# [EXERCISE DIRECTIONS]
Repeat only the lines from the one containing "record = json.load(file)" through the one containing "# Metaballs do", exactly as written, both ends included.

# [RAW DATA]
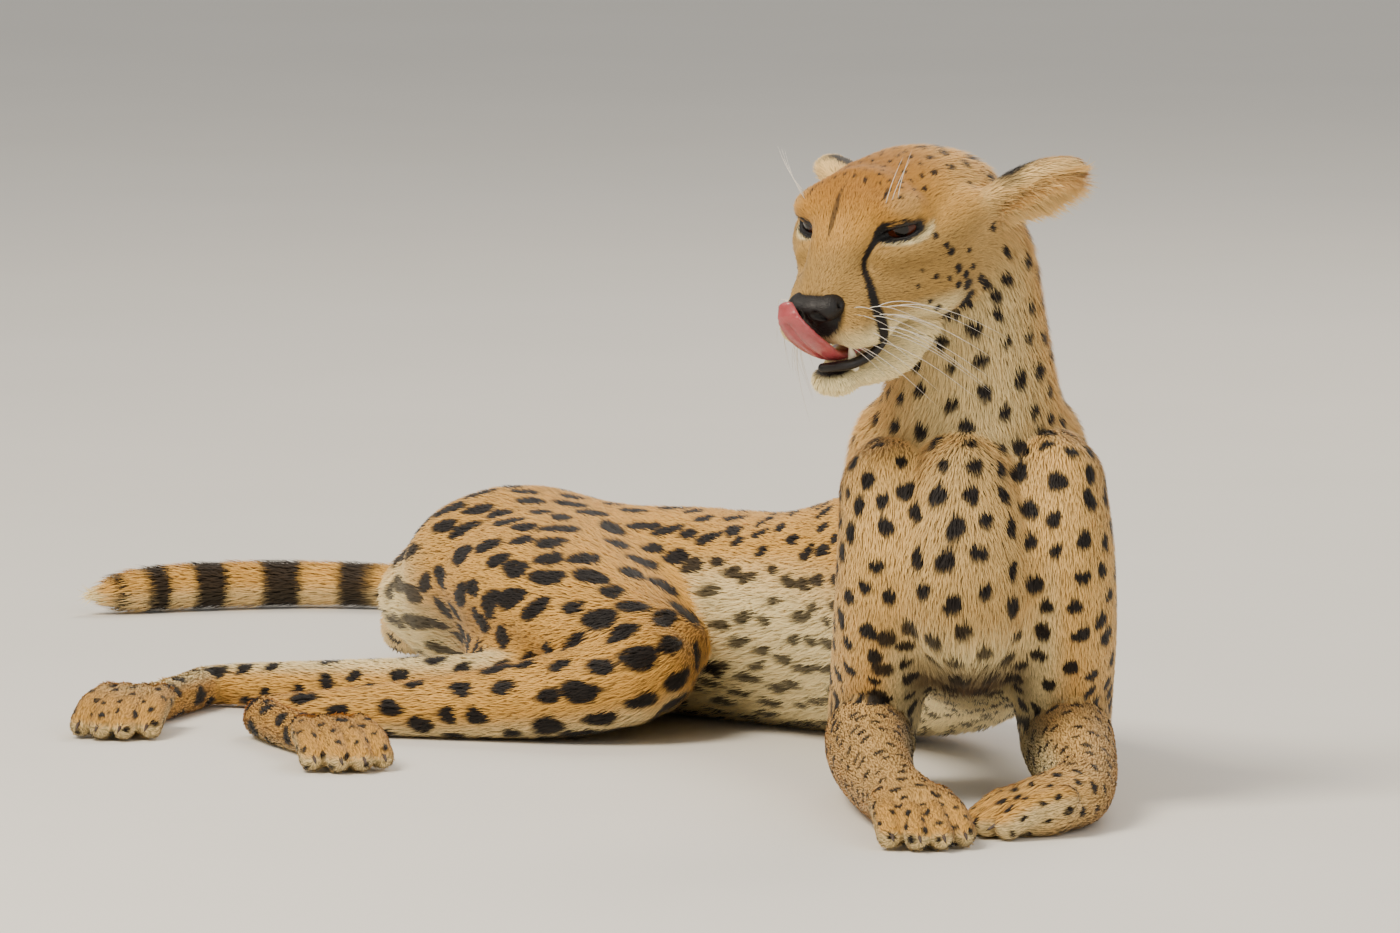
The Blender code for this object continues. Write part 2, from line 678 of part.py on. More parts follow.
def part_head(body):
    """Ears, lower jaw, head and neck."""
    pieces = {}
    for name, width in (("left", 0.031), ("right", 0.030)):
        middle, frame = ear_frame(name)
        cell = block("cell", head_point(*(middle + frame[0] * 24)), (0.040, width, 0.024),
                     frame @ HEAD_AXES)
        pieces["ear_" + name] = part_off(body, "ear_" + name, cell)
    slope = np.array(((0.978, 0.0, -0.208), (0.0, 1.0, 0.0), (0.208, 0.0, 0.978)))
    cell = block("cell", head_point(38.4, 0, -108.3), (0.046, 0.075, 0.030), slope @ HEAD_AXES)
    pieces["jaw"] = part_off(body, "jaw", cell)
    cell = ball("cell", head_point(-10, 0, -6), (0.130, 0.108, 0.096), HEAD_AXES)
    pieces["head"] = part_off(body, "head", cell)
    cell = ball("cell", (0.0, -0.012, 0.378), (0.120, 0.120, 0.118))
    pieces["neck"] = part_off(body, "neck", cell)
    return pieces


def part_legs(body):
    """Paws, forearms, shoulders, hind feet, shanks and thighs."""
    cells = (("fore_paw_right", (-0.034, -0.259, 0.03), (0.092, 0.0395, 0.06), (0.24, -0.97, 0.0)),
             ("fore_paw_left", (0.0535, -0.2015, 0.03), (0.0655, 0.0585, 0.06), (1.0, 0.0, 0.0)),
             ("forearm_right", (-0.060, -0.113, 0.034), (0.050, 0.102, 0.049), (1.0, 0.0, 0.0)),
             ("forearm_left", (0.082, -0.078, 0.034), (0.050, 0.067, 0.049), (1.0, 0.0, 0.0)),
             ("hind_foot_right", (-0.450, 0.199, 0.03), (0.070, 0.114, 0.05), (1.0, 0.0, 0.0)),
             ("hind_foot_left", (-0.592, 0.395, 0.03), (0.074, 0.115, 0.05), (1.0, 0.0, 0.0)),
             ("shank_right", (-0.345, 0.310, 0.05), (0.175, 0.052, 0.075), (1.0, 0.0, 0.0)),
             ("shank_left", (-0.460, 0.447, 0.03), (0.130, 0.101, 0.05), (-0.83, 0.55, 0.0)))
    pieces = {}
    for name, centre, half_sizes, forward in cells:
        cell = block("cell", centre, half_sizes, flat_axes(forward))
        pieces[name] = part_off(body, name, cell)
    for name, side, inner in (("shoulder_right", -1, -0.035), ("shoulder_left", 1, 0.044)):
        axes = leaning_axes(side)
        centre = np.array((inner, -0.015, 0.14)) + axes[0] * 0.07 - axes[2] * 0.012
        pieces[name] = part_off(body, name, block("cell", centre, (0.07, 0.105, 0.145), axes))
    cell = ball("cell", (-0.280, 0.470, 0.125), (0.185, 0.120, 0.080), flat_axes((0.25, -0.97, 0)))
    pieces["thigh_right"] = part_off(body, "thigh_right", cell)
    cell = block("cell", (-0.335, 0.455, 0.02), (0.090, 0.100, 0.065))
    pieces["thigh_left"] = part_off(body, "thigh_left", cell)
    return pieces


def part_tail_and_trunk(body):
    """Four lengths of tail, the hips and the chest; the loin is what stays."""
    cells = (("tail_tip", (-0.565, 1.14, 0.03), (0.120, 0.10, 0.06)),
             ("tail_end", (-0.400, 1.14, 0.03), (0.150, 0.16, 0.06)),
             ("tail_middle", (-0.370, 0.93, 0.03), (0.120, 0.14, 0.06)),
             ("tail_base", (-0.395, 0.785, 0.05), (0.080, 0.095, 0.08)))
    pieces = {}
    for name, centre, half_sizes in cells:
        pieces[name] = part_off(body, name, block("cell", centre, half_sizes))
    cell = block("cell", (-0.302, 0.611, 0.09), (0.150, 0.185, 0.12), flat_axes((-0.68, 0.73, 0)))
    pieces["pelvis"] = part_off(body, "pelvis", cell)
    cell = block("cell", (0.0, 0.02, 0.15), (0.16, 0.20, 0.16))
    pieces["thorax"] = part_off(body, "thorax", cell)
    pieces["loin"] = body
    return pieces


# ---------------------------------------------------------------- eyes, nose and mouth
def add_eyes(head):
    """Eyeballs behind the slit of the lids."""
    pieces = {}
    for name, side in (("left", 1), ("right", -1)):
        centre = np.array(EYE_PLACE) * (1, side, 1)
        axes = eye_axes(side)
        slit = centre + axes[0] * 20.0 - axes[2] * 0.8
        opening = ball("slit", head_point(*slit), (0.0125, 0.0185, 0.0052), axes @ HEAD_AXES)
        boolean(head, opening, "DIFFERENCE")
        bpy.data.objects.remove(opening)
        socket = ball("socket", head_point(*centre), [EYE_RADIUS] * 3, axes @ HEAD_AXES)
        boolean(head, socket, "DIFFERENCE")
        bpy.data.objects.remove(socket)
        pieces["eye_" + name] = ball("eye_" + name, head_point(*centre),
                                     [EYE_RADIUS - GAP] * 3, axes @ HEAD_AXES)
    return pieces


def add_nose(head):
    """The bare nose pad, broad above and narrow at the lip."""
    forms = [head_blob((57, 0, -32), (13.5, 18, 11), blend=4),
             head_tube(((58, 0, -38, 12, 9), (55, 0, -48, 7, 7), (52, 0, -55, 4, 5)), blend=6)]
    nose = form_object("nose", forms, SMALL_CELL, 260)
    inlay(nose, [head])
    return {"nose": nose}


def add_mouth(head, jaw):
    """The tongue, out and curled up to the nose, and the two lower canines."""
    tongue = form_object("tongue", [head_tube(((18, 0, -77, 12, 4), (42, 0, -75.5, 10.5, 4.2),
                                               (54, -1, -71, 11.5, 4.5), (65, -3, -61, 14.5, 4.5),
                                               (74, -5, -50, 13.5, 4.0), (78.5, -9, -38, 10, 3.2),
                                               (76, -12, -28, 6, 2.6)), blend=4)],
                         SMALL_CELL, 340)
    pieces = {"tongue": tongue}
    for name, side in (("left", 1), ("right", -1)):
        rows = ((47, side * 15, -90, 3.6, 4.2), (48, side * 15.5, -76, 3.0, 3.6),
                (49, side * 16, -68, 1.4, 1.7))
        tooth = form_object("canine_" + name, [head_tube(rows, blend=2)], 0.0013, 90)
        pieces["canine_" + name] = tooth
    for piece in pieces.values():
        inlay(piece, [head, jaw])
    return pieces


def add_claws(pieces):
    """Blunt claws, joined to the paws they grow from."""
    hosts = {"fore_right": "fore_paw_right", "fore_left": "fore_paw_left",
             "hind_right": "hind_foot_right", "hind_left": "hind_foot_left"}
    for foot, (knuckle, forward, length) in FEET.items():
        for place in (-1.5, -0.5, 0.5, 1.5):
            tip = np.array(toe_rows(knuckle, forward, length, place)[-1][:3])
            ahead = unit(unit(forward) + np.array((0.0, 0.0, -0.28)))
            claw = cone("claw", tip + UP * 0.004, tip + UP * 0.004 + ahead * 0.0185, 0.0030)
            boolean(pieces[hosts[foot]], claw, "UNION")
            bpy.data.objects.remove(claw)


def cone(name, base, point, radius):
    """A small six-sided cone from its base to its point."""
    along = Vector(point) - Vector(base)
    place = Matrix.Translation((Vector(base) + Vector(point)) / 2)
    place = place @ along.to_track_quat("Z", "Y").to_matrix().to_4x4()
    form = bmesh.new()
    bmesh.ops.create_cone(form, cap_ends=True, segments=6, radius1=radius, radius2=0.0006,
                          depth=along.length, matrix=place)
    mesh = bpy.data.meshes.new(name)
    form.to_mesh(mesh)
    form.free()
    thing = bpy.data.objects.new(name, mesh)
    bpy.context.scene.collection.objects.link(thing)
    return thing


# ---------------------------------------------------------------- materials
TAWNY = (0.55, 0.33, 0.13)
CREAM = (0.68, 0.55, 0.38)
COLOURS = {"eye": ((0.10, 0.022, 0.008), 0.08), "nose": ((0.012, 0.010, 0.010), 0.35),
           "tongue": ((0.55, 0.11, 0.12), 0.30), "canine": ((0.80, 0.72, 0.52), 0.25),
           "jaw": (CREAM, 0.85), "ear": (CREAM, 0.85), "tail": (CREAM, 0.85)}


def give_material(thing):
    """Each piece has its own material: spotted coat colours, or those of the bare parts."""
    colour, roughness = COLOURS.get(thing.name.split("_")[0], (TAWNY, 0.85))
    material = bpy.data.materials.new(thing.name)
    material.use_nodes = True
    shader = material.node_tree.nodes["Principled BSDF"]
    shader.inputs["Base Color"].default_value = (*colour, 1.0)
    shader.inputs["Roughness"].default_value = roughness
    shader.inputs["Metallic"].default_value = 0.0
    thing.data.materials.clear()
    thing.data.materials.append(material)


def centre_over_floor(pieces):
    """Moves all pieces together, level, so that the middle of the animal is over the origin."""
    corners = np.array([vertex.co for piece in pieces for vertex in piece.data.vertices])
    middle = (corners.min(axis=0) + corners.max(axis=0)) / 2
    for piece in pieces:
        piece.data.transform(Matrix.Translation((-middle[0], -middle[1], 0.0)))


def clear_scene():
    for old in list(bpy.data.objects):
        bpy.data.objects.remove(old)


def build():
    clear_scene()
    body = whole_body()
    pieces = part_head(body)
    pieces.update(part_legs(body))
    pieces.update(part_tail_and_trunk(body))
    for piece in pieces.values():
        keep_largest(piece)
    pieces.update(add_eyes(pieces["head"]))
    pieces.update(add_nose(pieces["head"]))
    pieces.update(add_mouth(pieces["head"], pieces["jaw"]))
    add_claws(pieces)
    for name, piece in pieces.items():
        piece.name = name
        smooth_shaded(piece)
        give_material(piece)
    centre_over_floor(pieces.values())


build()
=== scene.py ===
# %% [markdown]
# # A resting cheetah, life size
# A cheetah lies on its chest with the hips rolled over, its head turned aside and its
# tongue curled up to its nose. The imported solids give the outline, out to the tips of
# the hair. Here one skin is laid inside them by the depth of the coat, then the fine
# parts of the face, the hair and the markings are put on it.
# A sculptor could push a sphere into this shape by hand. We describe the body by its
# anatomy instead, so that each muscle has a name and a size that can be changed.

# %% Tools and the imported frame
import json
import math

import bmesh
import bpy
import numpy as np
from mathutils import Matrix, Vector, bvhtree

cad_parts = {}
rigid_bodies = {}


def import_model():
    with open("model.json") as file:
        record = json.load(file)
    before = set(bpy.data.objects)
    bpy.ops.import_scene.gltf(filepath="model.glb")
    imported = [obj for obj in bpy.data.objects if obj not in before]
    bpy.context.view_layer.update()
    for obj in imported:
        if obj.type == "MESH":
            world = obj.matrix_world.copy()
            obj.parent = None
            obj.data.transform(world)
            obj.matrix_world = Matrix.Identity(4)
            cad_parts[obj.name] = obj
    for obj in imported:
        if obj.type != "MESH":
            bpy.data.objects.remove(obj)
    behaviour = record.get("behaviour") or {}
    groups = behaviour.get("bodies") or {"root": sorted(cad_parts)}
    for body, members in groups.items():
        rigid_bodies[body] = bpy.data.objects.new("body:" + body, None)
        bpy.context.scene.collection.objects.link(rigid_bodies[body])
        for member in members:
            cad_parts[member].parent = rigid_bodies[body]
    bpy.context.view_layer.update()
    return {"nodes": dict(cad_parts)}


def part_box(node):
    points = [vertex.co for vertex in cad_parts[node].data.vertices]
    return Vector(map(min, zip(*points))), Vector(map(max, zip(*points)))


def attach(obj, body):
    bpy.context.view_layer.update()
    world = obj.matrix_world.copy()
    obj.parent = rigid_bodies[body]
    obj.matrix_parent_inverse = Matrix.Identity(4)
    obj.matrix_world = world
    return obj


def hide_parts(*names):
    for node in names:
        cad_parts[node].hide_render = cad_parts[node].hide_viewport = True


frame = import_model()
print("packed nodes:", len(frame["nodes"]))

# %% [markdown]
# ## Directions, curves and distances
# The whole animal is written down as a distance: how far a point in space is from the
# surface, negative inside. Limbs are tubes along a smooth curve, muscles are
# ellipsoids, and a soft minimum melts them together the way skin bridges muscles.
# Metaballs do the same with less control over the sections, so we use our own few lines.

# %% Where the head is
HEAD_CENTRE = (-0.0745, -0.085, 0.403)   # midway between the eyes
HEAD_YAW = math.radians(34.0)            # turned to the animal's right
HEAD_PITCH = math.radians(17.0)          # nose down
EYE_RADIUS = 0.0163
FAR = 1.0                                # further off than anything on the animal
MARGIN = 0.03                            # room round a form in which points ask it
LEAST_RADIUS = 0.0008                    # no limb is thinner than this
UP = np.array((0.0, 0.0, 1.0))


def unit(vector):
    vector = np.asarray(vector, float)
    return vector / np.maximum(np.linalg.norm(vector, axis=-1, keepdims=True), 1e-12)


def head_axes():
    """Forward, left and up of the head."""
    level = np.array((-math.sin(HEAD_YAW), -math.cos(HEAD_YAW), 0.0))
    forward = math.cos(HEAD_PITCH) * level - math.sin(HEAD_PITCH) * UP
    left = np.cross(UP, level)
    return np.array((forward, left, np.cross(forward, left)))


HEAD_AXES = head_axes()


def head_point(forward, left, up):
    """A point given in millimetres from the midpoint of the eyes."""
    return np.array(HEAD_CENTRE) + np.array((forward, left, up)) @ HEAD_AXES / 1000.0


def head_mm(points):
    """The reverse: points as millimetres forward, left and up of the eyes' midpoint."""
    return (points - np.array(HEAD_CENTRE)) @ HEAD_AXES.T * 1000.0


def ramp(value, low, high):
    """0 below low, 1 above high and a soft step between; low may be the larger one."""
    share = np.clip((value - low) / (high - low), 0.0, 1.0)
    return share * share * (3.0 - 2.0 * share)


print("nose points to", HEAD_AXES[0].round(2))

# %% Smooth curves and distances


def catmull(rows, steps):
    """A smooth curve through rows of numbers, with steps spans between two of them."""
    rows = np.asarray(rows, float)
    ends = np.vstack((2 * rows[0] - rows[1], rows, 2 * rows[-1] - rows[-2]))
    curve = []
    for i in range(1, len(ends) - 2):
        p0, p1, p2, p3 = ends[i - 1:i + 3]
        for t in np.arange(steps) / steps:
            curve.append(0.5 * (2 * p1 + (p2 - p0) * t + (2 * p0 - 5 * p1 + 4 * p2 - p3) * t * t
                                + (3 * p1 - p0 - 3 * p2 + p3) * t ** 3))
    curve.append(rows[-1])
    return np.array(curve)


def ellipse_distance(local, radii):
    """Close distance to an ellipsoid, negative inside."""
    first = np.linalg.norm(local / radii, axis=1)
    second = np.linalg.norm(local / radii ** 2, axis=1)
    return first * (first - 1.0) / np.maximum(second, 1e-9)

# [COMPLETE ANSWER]
        record = json.load(file)
    before = set(bpy.data.objects)
    bpy.ops.import_scene.gltf(filepath="model.glb")
    imported = [obj for obj in bpy.data.objects if obj not in before]
    bpy.context.view_layer.update()
    for obj in imported:
        if obj.type == "MESH":
            world = obj.matrix_world.copy()
            obj.parent = None
            obj.data.transform(world)
            obj.matrix_world = Matrix.Identity(4)
            cad_parts[obj.name] = obj
    for obj in imported:
        if obj.type != "MESH":
            bpy.data.objects.remove(obj)
    behaviour = record.get("behaviour") or {}
    groups = behaviour.get("bodies") or {"root": sorted(cad_parts)}
    for body, members in groups.items():
        rigid_bodies[body] = bpy.data.objects.new("body:" + body, None)
        bpy.context.scene.collection.objects.link(rigid_bodies[body])
        for member in members:
            cad_parts[member].parent = rigid_bodies[body]
    bpy.context.view_layer.update()
    return {"nodes": dict(cad_parts)}


def part_box(node):
    points = [vertex.co for vertex in cad_parts[node].data.vertices]
    return Vector(map(min, zip(*points))), Vector(map(max, zip(*points)))


def attach(obj, body):
    bpy.context.view_layer.update()
    world = obj.matrix_world.copy()
    obj.parent = rigid_bodies[body]
    obj.matrix_parent_inverse = Matrix.Identity(4)
    obj.matrix_world = world
    return obj


def hide_parts(*names):
    for node in names:
        cad_parts[node].hide_render = cad_parts[node].hide_viewport = True


frame = import_model()
print("packed nodes:", len(frame["nodes"]))

# %% [markdown]
# ## Directions, curves and distances
# The whole animal is written down as a distance: how far a point in space is from the
# surface, negative inside. Limbs are tubes along a smooth curve, muscles are
# ellipsoids, and a soft minimum melts them together the way skin bridges muscles.
# Metaballs do the same with less control over the sections, so we use our own few lines.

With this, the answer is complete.